* Exercise
The answer is one number: how many lines in the data below hold "housing".
======== Provided material ========
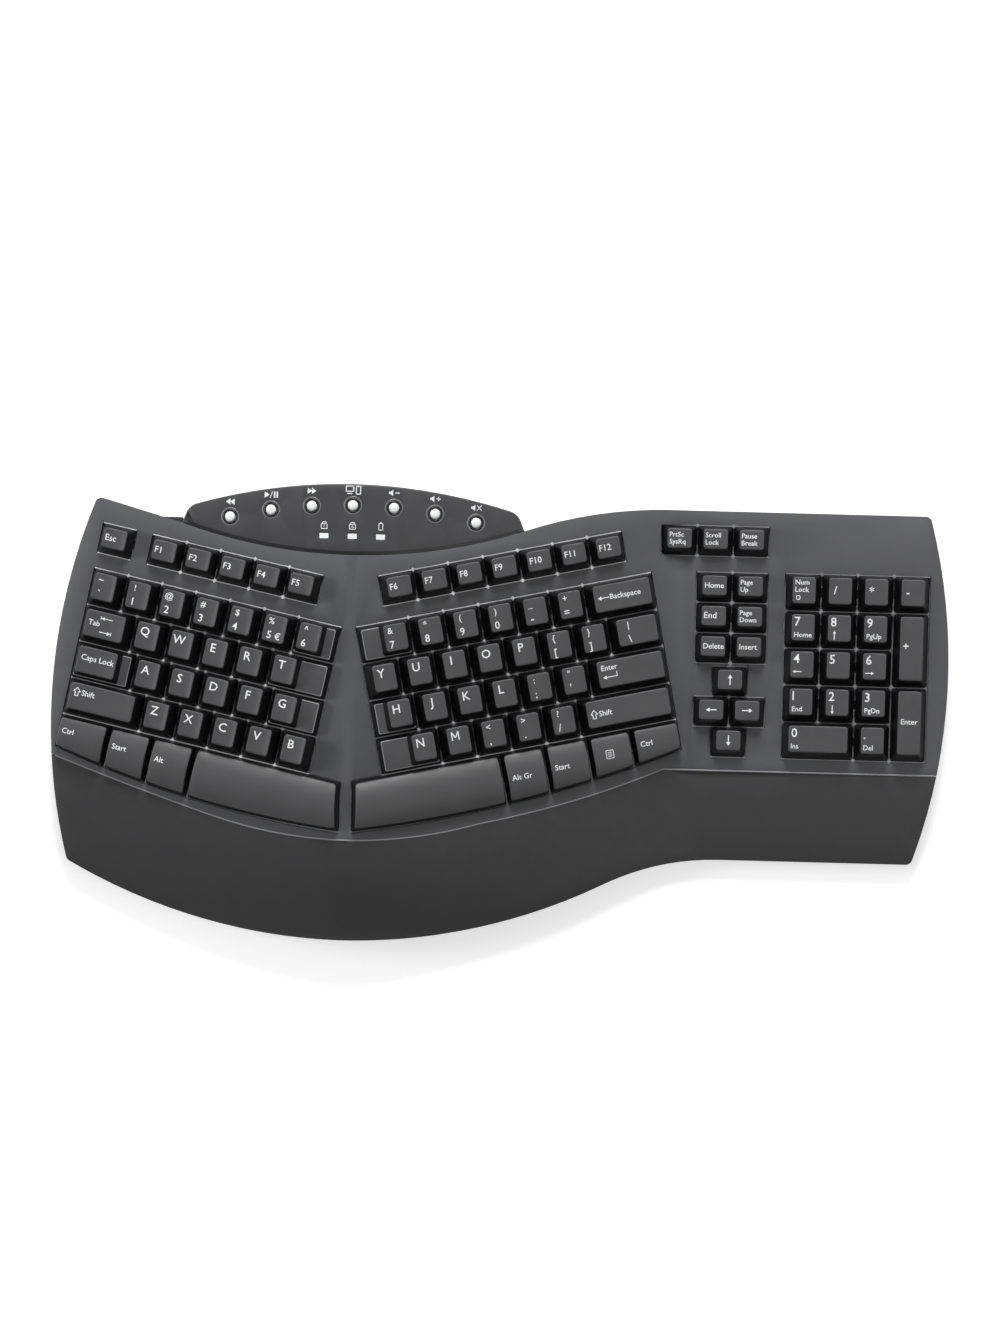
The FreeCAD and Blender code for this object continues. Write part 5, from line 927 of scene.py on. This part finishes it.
seam = [p for k in (0, 2, 4) for p in through(*SEAM[k:k + 3])] + [Vector(SEAM[-1])]
builder = Builder()
builder.skins([builder.ring([(p.x, p.y + across, deck_height(p.x, p.y) + up)
                             for across, up in BEAD_PROFILE])
               for p in seam if p.x > LEFT_END], 0)
bead = builder.piece("seam_painted_highlight", Matrix.Identity(4), [EDGE_HIGHLIGHT])
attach(bead, "housing")

# Media panel: buttons, marks behind them and marks at the indicator lenses

MEDIA_BUTTONS = [("previous_button", "previous"), ("play_button", "play"),
                 ("next_button", "next"), ("application_button", "window"),
                 ("volume_down_button", "quieter"), ("volume_up_button", "louder"),
                 ("mute_button", "mute")]
BUTTON_PITCH, BUTTON_ARC, BUTTON_LEVEL = 21.05, 285.0, 106.4
LENS_PITCH, LENS_LEVEL = 14.5, 90.6
PANEL_SINK, PANEL_CREST = 0.5, 150.0
BUTTON_PROFILE = [
    # radius, height, material of the band that ends here: collar, coloured in painted shade, then
    # dome
    (3.82, -1.6, 0), (3.82, 0.15, 0), (3.75, 0.38, 0), (3.56, 0.5, 0), (3.3, 0.5, 0),
    (3.05, 0.36, 0), (2.62, 0.2, 0), (2.55, 0.3, 1), (2.4, 0.62, 1), (2.1, 0.86, 1),
    (1.7, 1.04, 1), (1.2, 1.14, 1), (0.65, 1.19, 1),
]
# A lighter ring round each button hole, its tone a painted highlight of the rim
RIM_PROFILE = [(4.75, 0.01, 0), (4.6, 0.12, 0), (4.3, 0.16, 0), (3.97, 0.05, 0)]
ROUND_STEPS = 40
BUTTON_MARK_Y, INDICATOR_MARK_Y = 7.7, 5.4
BUTTON_MARK_LIFT, INDICATOR_MARK_LIFT = 0.07, 0.03


def panel_matrix(x, y):
    """A frame on the media panel's surface, its Z axis square to it."""
    reach = PANEL_CREST * math.sin(TENT)
    angle = math.asin(max(-reach, min(reach, x - CREST)) / PANEL_CREST)
    if abs(x - CREST) < reach:
        top = PAD_HEIGHT + math.tan(TENT) * (PAD_EDGE - CREST)
        height = top - PANEL_CREST * (1 / math.cos(TENT) - math.cos(angle)) + SLOPE * y
    else:
        height = deck_height(x, y)
    z = Vector((math.tan(angle), -SLOPE, 1.0)).normalized()
    across = Vector((0, 1, 0)).cross(z).normalized()
    m = Matrix((across, z.cross(across), z)).transposed().to_4x4()
    m.translation = Vector((x, y, height)) - z * PANEL_SINK
    return m


def turned(builder, profile):
    """Bands around the Z axis through the points of a profile. Returns the last ring."""
    last = None
    for radius, height, material in profile:
        turns = [2 * math.pi * k / ROUND_STEPS for k in range(ROUND_STEPS)]
        ring = builder.ring([(radius * math.cos(turn), radius * math.sin(turn), height)
                             for turn in turns])
        if last:
            builder.skin(last, ring, material)
        last = ring
    return last


def flat_legend(lift):
    builder = Builder()
    return builder, Legend(builder, lambda x, y: lift, (0.0, 0.0, 0.0, 0.0))


def triangle(legend, x, y, width, height):
    """Points left for a negative width. Its flat side stands at x."""
    legend.put([(x, y - height / 2), (x + width, y), (x, y + height / 2)],
               [(0, 1, 2) if width > 0 else (0, 2, 1)])


def speaker(legend, x, y):
    legend.put([(x - 1.9, y - 0.6), (x - 1.1, y - 0.6), (x + 0.2, y - 1.6), (x + 0.2, y + 1.6),
                (x - 1.1, y + 0.6), (x - 1.9, y + 0.6)], [(0, 1, 2, 3, 4, 5)])


def media_mark(legend, kind):
    y = BUTTON_MARK_Y
    if kind == "previous":
        triangle(legend, 0.1, y, -2.3, 3.2)
        triangle(legend, 2.3, y, -2.3, 3.2)
    elif kind == "next":
        triangle(legend, -2.3, y, 2.3, 3.2)
        triangle(legend, -0.1, y, 2.3, 3.2)
    elif kind == "play":
        triangle(legend, -3.4, y, 2.6, 3.2)
        legend.path([(-0.5, -1.7), (0.7, 1.7)], 0.0, y, 0.35)
        for x in (1.8, 3.2):
            legend.path([(x, -1.6), (x, 1.6)], 0.0, y, 0.75)
    elif kind == "window":
        legend.path(frame_path(-3.6, 0.2, -0.6, 2.1), 0.0, y, 0.5)
        legend.path(frame_path(1.6, 3.8, -1.9, 2.1), 0.0, y, 0.5)
        legend.path([(-2.9, -1.7), (-0.5, -1.7)], 0.0, y, 0.5)
    else:
        speaker(legend, -0.9, y)
        if kind == "mute":
            legend.path([(0.2, -1.3), (2.6, 1.3)], 0.0, y, 0.4)
            legend.path([(0.2, 1.3), (2.6, -1.3)], 0.0, y, 0.4)
        else:
            legend.path([(0.4, 0.0), (2.6, 0.0)], 0.0, y, 0.5)
            if kind == "louder":
                legend.path([(1.5, -1.1), (1.5, 1.1)], 0.0, y, 0.5)


def indicator_mark(legend, kind):
    """A battery, or a lock with a sign in it."""
    y = INDICATOR_MARK_Y
    if kind == "battery":
        legend.path(frame_path(-1.0, 1.0, -1.8, 1.5), 0.0, y, 0.38)
        legend.path([(-0.5, 1.9), (0.5, 1.9)], 0.0, y, 0.45)
    else:
        legend.path(frame_path(-1.5, 1.5, -1.8, 0.7), 0.0, y, 0.36)
        legend.path([(-0.9, 0.7), (-0.9, 1.7), (0.9, 1.7), (0.9, 0.7)], 0.0, y, 0.36)
        legend.word(kind, 0.0, y - 1.25, 1.45, middle=True)


# A dark strip where the panel meets the deck's rear edge: a painted shadow of that edge

REAR_LEVEL, REAR_RADIUS, LINE_REACH, LINE_STEPS = 81.0, 269.0, 85.0, 80
LINE_PROFILE = ((-0.1, -0.4), (-0.1, 0.08), (2.0, 0.08), (2.0, -0.4))

builder = Builder()
rings = []
for k in range(LINE_STEPS + 1):
    offset = LINE_REACH * (1 - 2 * k / LINE_STEPS)
    rear = REAR_LEVEL + REAR_RADIUS - math.sqrt(REAR_RADIUS ** 2 - offset ** 2)
    place = panel_matrix(CREST + offset, rear)
    rings.append(builder.ring([place @ Vector((0, across, up)) for across, up in LINE_PROFILE]))
builder.skins(rings, 0)
shadow_line = builder.piece("panel_edge_painted_shadow", Matrix.Identity(4), [COLLAR_SHADE])
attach(shadow_line, "housing")

middle = len(MEDIA_BUTTONS) // 2
for index, (node, kind) in enumerate(MEDIA_BUTTONS):
    offset = (index - middle) * BUTTON_PITCH
    place = panel_matrix(CREST + offset, BUTTON_LEVEL - BUTTON_ARC
                         + math.sqrt(BUTTON_ARC ** 2 - offset ** 2))
    builder = Builder()
    builder.close(turned(builder, BUTTON_PROFILE), 1)
    piece = builder.piece(node + "_cap", place, [COLLAR_SHADE, SILVER])
    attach(piece, node)
    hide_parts(node)
    builder = Builder()
    turned(builder, RIM_PROFILE)
    rim = builder.piece(node + "_rim", place, [RIM_HIGHLIGHT])
    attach(rim, "housing")
    builder, legend = flat_legend(BUTTON_MARK_LIFT)
    media_mark(legend, kind)
    mark = builder.piece(node + "_mark", place, [INK])
    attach(mark, "housing")

for index, kind in enumerate(("1", "A", "battery")):
    builder, legend = flat_legend(INDICATOR_MARK_LIFT)
    indicator_mark(legend, kind)
    place = panel_matrix(CREST + (index - 1) * LENS_PITCH, LENS_LEVEL)
    mark = builder.piece("indicator_mark_" + kind, place, [INK])
    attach(mark, "housing")

# Floor. What the camera sees of it is lifted to white, and the shadow stays

FLOOR_HALF = 4
FLOOR_NOISE = (3.0, 3.0)
FLOOR_LOW, FLOOR_HIGH = (0.90,) * 3, (0.93,) * 3
FLOOR_ROUGHNESS, FLOOR_SPECULAR = 0.9, 0.1
LIFT = 0.45


def combined(tree, operation, one, two):
    """Works out one value from two, each a number or another node's output."""
    node = tree.nodes.new("ShaderNodeMath")
    node.operation = operation
    for entry, value in zip(node.inputs, (one, two)):
        if isinstance(value, float):
            entry.default_value = value
        else:
            tree.links.new(value, entry)
    return node.outputs[0]


floor_mesh = bpy.data.meshes.new("floor")
floor_mesh.from_pydata([(x * FLOOR_HALF, y * FLOOR_HALF, 0)
                        for x, y in ((-1, -1), (1, -1), (1, 1), (-1, 1))], [], [(0, 1, 2, 3)])
floor = bpy.data.objects.new("floor", floor_mesh)
bpy.context.scene.collection.objects.link(floor)
floor_material, floor_tree, floor_shader = new_material("floor")
floor_tone = ramp(floor_tree, noise(floor_tree, *FLOOR_NOISE), FLOOR_LOW, FLOOR_HIGH)
floor_tree.links.new(floor_tone, floor_shader.inputs["Base Color"])
floor_shader.inputs["Roughness"].default_value = FLOOR_ROUGHNESS
floor_shader.inputs["Specular IOR Level"].default_value = FLOOR_SPECULAR
rays = floor_tree.nodes.new("ShaderNodeLightPath").outputs
seen = combined(floor_tree, "MAXIMUM", rays["Is Camera Ray"], rays["Is Glossy Ray"])
seen = combined(floor_tree, "MAXIMUM", seen, rays["Is Transmission Ray"])
floor_shader.inputs["Emission Color"].default_value = (1.0, 1.0, 1.0, 1.0)
floor_tree.links.new(combined(floor_tree, "MULTIPLY", seen, LIFT),
                     floor_shader.inputs["Emission Strength"])
floor_mesh.materials.append(floor_material)

# Light: a dim room that looks white, and three lamps

SKY_LIGHT, SKY_SEEN = (0.32,) * 3, (1.0,) * 3
LAMPS = (
    # name, place, width, depth, power; all point at the origin
    ("key_light", (0.0, 1.55, 1.0), 0.7, 0.7, 34.0),
    ("side_light", (-2.6, 0.3, 0.9), 0.8, 0.6, 32.0),
    ("fill_light", (0.9, -0.3, 1.4), 1.0, 1.0, 4.0),
)

world = bpy.data.worlds.new("studio")
bpy.context.scene.world = world
world.use_nodes = True
sky = world.node_tree.nodes["Background"]
sky_rays = world.node_tree.nodes.new("ShaderNodeLightPath").outputs
world.node_tree.links.new(
    ramp(world.node_tree, sky_rays["Is Camera Ray"], SKY_LIGHT, SKY_SEEN, ends=(0.0, 1.0)),
    sky.inputs["Color"])
sky.inputs["Strength"].default_value = 1.0

for name, place, width, depth, power in LAMPS:
    lamp_data = bpy.data.lights.new(name, "AREA")
    lamp_data.shape = "RECTANGLE"
    lamp_data.size = width
    lamp_data.size_y = depth
    lamp_data.energy = power
    lamp = bpy.data.objects.new(name, lamp_data)
    bpy.context.scene.collection.objects.link(lamp)
    lamp.location = place
    lamp.rotation_euler = (-Vector(place)).to_track_quat("-Z", "Y").to_euler()

bpy.context.scene.view_settings.view_transform = "Standard"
========
* Response to the exercise
5